**BRIEF**
For the listing that follows, give again exactly the lines from the one with "for number, place" to the one with "from typing import Any, Sequence", including both.

**INPUT RECORDS**
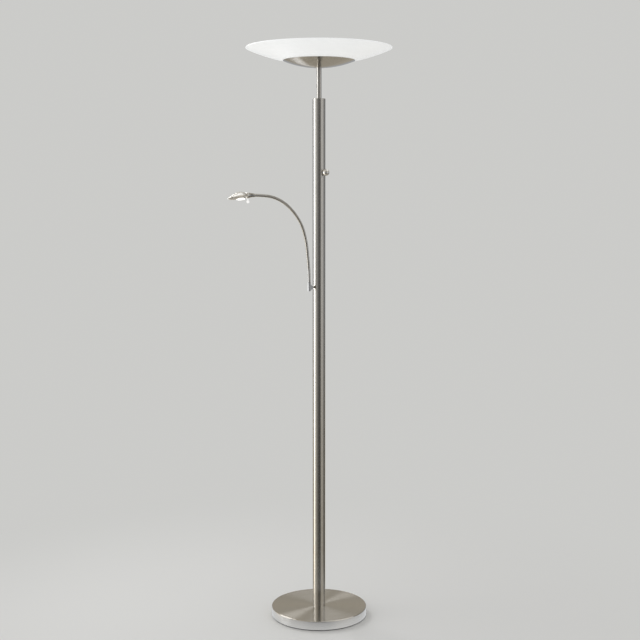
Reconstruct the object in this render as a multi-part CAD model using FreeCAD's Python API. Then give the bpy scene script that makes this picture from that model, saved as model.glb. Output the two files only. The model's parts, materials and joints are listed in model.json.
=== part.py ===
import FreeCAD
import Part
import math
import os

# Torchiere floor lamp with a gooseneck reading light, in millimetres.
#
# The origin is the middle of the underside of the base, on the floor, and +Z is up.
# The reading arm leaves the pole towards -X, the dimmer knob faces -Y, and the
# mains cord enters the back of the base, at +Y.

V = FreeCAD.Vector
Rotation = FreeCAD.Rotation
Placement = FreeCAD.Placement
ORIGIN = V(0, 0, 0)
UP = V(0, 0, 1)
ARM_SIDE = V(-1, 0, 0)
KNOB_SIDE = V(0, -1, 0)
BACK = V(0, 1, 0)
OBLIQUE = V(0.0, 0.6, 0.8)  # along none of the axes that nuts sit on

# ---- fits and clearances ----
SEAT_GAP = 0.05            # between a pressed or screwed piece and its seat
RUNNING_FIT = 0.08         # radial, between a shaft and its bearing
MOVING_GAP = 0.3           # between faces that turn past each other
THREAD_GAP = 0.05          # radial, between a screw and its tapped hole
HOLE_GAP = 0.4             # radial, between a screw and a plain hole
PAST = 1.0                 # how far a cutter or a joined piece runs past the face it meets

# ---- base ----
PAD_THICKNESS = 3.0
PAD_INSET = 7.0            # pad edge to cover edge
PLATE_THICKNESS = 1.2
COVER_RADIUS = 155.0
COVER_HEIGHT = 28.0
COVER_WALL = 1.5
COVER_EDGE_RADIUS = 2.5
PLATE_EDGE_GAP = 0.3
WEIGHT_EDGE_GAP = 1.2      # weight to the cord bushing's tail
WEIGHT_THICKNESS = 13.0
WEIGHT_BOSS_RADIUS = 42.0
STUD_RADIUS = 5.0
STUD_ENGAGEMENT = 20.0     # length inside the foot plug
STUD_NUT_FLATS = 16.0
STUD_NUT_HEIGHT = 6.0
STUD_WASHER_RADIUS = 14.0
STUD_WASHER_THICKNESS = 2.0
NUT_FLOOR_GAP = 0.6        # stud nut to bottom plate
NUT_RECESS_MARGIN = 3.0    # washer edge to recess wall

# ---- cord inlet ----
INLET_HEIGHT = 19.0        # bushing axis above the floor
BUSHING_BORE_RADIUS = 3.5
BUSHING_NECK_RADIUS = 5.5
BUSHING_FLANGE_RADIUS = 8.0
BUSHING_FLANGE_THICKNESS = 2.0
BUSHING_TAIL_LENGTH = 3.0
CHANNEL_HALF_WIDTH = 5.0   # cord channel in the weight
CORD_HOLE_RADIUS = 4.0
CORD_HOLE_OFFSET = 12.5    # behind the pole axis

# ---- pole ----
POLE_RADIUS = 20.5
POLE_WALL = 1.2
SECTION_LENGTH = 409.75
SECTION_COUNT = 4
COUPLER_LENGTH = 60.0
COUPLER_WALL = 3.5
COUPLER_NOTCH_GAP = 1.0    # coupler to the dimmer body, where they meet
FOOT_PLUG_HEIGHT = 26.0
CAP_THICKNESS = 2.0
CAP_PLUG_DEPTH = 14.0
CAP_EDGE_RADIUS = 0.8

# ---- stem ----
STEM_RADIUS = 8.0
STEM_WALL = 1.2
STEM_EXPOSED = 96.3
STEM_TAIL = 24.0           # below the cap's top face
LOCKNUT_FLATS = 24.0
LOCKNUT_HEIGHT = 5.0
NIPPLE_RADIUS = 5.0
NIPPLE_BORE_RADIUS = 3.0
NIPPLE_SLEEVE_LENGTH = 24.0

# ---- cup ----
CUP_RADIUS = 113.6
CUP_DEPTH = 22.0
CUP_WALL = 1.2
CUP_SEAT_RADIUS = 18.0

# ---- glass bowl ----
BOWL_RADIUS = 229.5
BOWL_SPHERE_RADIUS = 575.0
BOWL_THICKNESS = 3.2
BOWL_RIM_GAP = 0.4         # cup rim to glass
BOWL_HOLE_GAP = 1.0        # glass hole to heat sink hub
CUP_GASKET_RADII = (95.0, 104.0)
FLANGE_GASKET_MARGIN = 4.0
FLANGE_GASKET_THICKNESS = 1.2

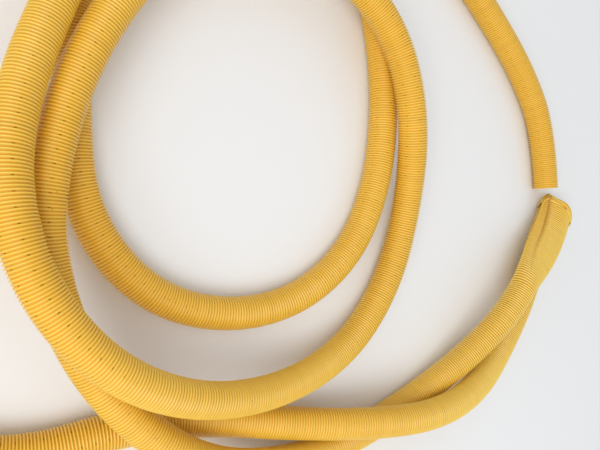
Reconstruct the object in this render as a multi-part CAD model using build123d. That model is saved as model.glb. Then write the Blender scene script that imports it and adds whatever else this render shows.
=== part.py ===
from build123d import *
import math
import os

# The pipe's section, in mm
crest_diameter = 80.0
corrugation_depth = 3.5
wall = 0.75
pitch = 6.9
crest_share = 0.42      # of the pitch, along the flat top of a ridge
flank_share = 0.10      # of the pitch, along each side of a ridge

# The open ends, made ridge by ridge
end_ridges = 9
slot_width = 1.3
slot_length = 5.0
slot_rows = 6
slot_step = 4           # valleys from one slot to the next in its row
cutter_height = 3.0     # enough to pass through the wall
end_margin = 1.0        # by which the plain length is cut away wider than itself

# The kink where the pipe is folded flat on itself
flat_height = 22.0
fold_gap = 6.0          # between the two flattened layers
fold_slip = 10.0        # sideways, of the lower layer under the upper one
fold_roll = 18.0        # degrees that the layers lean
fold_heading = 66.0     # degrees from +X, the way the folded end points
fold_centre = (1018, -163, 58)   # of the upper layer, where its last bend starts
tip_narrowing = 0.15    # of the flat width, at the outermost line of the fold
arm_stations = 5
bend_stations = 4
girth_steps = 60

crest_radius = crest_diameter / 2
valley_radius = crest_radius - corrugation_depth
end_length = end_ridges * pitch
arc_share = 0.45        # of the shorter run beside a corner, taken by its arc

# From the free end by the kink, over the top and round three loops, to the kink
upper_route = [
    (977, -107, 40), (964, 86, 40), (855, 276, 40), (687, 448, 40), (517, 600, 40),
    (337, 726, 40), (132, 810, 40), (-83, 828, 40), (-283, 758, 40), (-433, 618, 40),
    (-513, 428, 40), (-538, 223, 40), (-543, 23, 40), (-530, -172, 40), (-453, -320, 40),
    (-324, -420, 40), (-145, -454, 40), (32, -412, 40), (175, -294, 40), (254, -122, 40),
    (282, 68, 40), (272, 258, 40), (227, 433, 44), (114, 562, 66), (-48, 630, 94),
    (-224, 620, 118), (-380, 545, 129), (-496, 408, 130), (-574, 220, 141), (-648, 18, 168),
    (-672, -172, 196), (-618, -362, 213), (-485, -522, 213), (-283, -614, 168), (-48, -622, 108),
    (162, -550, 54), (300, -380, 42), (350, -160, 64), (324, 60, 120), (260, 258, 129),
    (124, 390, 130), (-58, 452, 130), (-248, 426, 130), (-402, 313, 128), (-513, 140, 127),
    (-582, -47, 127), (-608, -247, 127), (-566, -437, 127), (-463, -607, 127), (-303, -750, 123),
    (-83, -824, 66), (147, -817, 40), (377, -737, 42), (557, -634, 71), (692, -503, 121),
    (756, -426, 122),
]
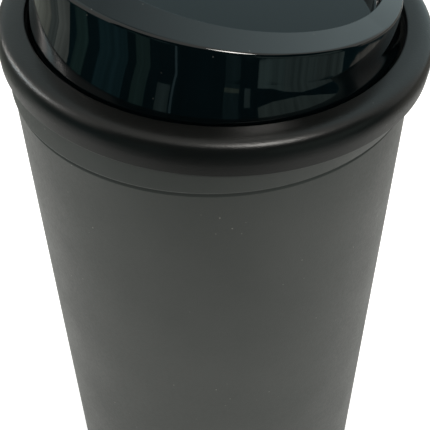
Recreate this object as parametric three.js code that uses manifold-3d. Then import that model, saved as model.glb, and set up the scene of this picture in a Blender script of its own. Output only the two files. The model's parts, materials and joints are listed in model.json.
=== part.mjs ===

--

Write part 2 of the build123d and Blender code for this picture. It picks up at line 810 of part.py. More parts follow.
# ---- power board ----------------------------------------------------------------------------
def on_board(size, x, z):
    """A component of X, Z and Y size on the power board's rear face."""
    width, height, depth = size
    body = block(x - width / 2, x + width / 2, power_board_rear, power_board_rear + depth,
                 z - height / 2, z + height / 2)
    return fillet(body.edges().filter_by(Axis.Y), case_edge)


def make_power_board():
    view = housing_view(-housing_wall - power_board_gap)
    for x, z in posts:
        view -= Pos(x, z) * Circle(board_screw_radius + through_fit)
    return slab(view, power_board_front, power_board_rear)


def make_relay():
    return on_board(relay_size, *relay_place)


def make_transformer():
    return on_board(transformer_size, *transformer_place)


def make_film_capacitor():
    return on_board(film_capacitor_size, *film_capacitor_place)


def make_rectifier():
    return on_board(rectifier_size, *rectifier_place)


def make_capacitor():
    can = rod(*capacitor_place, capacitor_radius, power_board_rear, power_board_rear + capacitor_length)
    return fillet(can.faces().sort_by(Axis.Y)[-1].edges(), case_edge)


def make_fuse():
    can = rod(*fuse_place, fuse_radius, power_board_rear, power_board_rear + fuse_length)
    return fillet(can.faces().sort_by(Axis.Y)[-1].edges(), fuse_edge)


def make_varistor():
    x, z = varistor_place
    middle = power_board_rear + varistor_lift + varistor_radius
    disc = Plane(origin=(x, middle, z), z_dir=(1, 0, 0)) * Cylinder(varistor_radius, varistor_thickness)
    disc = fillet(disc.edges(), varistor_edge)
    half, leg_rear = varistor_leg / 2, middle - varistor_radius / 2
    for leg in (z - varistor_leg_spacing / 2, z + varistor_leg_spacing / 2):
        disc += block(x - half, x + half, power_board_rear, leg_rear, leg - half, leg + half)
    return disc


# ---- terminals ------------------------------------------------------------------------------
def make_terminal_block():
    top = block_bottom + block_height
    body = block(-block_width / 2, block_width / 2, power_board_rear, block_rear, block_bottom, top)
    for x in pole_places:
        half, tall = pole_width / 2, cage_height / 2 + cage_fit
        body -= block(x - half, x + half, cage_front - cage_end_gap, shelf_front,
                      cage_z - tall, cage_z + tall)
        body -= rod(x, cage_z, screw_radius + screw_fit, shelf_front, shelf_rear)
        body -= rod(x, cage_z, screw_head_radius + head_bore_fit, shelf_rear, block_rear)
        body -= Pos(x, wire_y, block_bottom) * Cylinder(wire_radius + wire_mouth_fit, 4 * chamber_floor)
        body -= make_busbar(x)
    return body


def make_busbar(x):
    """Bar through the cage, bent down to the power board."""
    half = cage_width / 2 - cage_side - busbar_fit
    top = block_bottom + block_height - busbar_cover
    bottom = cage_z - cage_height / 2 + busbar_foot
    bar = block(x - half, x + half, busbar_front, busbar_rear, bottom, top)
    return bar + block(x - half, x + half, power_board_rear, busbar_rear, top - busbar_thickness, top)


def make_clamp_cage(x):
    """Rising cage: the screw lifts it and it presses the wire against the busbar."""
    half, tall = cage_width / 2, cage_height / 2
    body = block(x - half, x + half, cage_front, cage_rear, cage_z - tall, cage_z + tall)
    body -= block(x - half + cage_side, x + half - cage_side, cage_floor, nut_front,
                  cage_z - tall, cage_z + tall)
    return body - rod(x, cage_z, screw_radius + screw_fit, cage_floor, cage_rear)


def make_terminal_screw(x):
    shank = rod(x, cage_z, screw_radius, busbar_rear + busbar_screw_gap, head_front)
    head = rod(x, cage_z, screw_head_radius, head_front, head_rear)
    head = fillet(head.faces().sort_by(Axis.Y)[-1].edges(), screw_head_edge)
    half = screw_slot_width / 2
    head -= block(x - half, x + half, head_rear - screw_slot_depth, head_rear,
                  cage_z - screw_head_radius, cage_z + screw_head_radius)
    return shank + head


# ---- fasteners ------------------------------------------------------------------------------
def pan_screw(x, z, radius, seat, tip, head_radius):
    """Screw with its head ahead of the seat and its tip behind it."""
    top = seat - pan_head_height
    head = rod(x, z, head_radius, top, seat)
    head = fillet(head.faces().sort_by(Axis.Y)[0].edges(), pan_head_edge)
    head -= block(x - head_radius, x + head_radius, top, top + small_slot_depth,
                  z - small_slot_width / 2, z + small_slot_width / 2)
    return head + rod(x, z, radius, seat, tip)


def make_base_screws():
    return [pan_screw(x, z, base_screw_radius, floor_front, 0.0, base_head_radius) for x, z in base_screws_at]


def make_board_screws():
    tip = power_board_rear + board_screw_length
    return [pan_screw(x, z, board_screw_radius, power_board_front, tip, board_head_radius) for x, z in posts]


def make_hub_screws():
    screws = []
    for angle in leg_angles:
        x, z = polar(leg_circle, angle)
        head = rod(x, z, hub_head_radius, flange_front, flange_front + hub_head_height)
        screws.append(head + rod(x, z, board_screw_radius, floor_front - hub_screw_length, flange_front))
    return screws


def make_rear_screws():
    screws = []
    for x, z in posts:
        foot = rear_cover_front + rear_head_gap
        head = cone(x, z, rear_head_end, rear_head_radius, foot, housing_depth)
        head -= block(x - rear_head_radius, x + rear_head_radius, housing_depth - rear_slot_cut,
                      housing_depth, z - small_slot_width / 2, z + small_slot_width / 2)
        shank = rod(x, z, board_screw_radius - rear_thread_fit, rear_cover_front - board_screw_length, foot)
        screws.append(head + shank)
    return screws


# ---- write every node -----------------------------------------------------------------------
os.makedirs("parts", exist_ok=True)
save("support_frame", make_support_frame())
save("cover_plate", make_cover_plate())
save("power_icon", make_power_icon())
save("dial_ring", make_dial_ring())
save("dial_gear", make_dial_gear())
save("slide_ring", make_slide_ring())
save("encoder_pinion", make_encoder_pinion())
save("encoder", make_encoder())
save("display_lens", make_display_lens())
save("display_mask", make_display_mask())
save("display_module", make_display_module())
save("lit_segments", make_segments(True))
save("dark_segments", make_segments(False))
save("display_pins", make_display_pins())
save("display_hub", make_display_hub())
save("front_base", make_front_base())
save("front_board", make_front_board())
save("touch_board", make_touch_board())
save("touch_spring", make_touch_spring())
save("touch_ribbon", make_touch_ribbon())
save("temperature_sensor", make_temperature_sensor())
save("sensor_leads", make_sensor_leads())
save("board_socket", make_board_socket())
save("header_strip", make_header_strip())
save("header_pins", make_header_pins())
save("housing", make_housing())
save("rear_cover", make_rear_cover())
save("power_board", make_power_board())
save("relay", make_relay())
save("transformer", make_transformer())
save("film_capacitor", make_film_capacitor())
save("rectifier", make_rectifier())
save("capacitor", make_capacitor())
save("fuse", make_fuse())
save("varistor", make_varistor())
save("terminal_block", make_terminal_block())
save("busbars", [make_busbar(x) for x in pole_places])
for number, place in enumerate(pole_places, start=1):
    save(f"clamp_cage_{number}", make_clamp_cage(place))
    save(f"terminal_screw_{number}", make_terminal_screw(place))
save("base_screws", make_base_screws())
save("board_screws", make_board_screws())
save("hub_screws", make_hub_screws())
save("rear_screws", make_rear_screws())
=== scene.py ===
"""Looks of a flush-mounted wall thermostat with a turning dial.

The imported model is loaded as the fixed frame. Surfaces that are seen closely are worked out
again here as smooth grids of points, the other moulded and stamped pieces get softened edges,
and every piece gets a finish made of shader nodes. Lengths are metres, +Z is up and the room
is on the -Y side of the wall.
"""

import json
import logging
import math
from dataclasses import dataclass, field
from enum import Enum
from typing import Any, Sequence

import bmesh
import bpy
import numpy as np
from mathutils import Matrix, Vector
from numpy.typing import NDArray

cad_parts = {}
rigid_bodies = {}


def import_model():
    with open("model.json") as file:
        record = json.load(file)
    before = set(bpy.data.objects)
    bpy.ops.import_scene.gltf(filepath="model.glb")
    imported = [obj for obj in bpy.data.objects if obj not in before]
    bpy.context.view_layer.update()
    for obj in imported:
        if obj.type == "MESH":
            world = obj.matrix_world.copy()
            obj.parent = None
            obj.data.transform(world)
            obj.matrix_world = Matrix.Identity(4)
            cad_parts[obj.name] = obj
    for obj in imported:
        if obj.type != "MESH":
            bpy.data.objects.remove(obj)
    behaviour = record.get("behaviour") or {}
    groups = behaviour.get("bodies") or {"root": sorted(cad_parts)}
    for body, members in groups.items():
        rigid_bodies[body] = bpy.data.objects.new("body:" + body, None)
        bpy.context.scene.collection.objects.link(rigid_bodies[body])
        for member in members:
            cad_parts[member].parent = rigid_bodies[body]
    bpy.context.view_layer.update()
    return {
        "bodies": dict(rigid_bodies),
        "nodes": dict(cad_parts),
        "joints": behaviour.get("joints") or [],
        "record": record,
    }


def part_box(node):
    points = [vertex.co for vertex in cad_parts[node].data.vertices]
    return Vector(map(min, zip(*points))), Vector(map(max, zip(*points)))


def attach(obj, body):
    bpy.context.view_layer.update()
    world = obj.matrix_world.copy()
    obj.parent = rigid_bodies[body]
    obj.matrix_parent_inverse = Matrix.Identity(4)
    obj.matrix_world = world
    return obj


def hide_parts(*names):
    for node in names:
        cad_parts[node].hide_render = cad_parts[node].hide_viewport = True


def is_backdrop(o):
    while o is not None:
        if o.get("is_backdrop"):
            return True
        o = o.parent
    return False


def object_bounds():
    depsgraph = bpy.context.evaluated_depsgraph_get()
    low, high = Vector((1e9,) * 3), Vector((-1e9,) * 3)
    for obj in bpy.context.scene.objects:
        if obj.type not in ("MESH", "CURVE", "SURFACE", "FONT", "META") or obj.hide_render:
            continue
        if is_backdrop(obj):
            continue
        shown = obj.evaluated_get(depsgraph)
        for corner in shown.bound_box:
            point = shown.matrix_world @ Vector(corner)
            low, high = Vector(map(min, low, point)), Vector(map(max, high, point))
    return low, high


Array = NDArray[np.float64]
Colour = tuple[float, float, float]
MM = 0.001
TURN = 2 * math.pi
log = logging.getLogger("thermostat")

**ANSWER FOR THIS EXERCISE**
for number, place in enumerate(pole_places, start=1):
    save(f"clamp_cage_{number}", make_clamp_cage(place))
    save(f"terminal_screw_{number}", make_terminal_screw(place))
save("base_screws", make_base_screws())
save("board_screws", make_board_screws())
save("hub_screws", make_hub_screws())
save("rear_screws", make_rear_screws())
=== scene.py ===
"""Looks of a flush-mounted wall thermostat with a turning dial.

The imported model is loaded as the fixed frame. Surfaces that are seen closely are worked out
again here as smooth grids of points, the other moulded and stamped pieces get softened edges,
and every piece gets a finish made of shader nodes. Lengths are metres, +Z is up and the room
is on the -Y side of the wall.
"""

import json
import logging
import math
from dataclasses import dataclass, field
from enum import Enum
from typing import Any, Sequence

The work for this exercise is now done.